● DIRECTIONS: From the first line of the data through the line containing "# Lengths are", return each line exactly.
::::
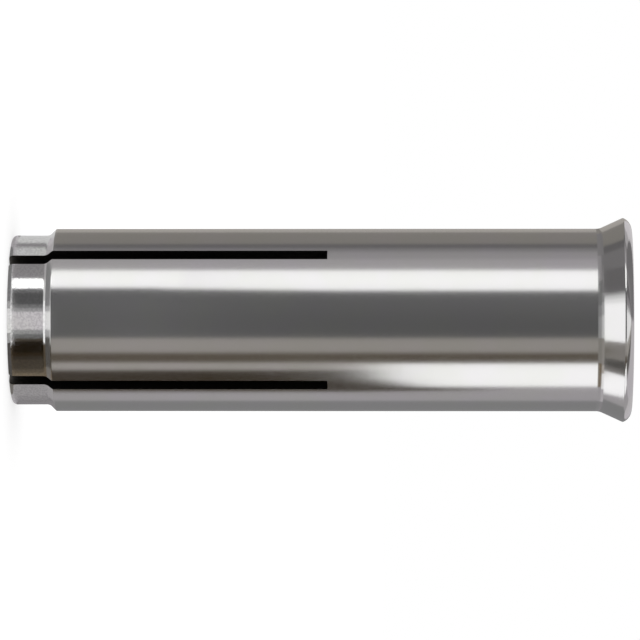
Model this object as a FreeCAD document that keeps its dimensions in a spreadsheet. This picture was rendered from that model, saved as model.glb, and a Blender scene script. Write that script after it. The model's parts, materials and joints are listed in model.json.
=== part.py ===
import FreeCAD, Part
import Sketcher
import os

# Drop-in anchor for an M10 bolt in a 12 mm hole
# The sleeve stands on its tip, with its axis along Z and its threaded mouth at the top.
# Lengths are millimetres and angles are degrees. Heights in the sleeve count from the tip's end face.

driving_sizes = [
    ("sleeve_length", 40.0, "tip face to mouth face"),
    ("body_diameter", 11.8, "long plain cylinder, for a 12 mm hole"),
    ("tip_step", 0.425, "how much the tip's land is turned down all round, to start into the hole"),
    ("tip_length", 2.4, "tip face to the foot of the shoulder"),
    ("shoulder_angle", 45.0, "shoulder's lean from the axis"),
    ("shoulder_root_round", 0.4, "inside corner between tip land and shoulder"),
    ("tip_edge_round", 0.28, "outer edge of the tip face"),
    ("lip_overhang", 0.7, "body to the widest circle of the lip, which stops at the hole's mouth"),
    ("lip_end_height", 0.55, "widest circle of the lip to the mouth face"),
    ("flare_angle", 24.5, "flare's lean from the axis"),
    ("flare_root_round", 0.8, "inside corner between body and flare"),
    ("lip_end_width", 0.77, "widest circle of the lip to the flat mouth face"),
    ("thread_minor_diameter", 8.376, "wall of the threaded hole, M10"),
    ("thread_major_diameter", 10.0, "bottom of the thread's groove"),
    ("thread_length", 15.0, "mouth face to the ledge below the thread"),
    ("thread_pitch", 1.5, "rise of the thread in one turn, right-hand"),
    ("thread_wall_width", 0.86, "wall left between the groove's turns, wider than a real thread's crest"),
    ("thread_root_width", 0.1875, "flat at the bottom of the groove"),
    ("thread_lead", 1.5, "ledge to the middle of the groove where it starts"),
    ("countersink_depth", 0.96, "mouth face to the foot of the countersink"),
    ("countersink_angle", 45.0, "countersink's lean from the axis"),
    ("thread_ledge", 0.188, "step in from the thread to the smooth bore that guides the plug"),
    ("taper_length", 10.0, "height of the narrowing bore"),
    ("tip_bore_diameter", 5.0, "narrow hole through the tip"),
    ("tip_bore_length", 2.0, "tip face to the foot of the taper"),
    ("tip_bore_break", 0.3, "broken edge of the narrow hole at the tip face"),
    ("slot_count", 4, "slots round the sleeve"),
    ("slot_width", 0.78, "saw cut's width"),
    ("slot_length", 20.45, "tip face to the slot's end"),
    ("slot_turn", 45.0, "first slot's turn from the X axis"),
    ("plug_clearance", 0.05, "gap all round between the plug and its bore"),
    ("plug_length", 9.0, "whole expander plug"),
    ("plug_nose_length", 5.0, "plug's tapering end"),
    ("plug_edge_break", 0.35, "broken edges of the plug's end faces"),
    ("plug_setback", 2.5, "ledge below the thread to the plug's top at rest"),
]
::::
● SOLUTION FOR THIS TASK:
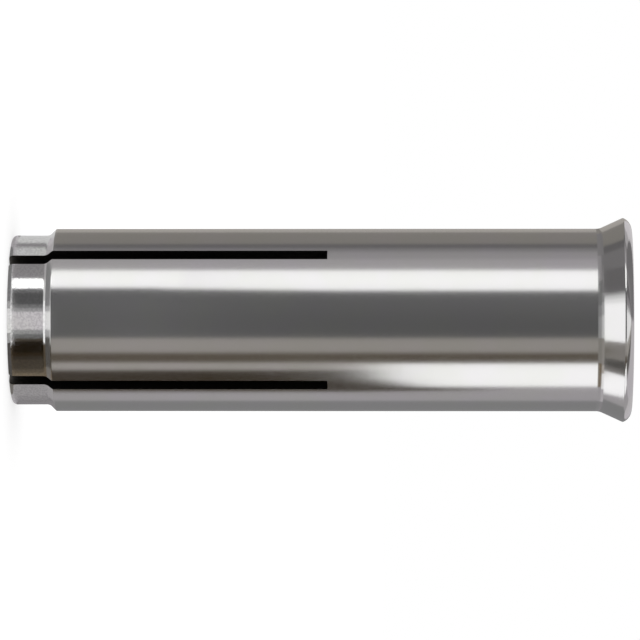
Model this object as a FreeCAD document that keeps its dimensions in a spreadsheet. This picture was rendered from that model, saved as model.glb, and a Blender scene script. Write that script after it. The model's parts, materials and joints are listed in model.json.
=== part.py ===
import FreeCAD, Part
import Sketcher
import os

# Drop-in anchor for an M10 bolt in a 12 mm hole
# The sleeve stands on its tip, with its axis along Z and its threaded mouth at the top.
# Lengths are millimetres and angles are degrees. Heights in the sleeve count from the tip's end face.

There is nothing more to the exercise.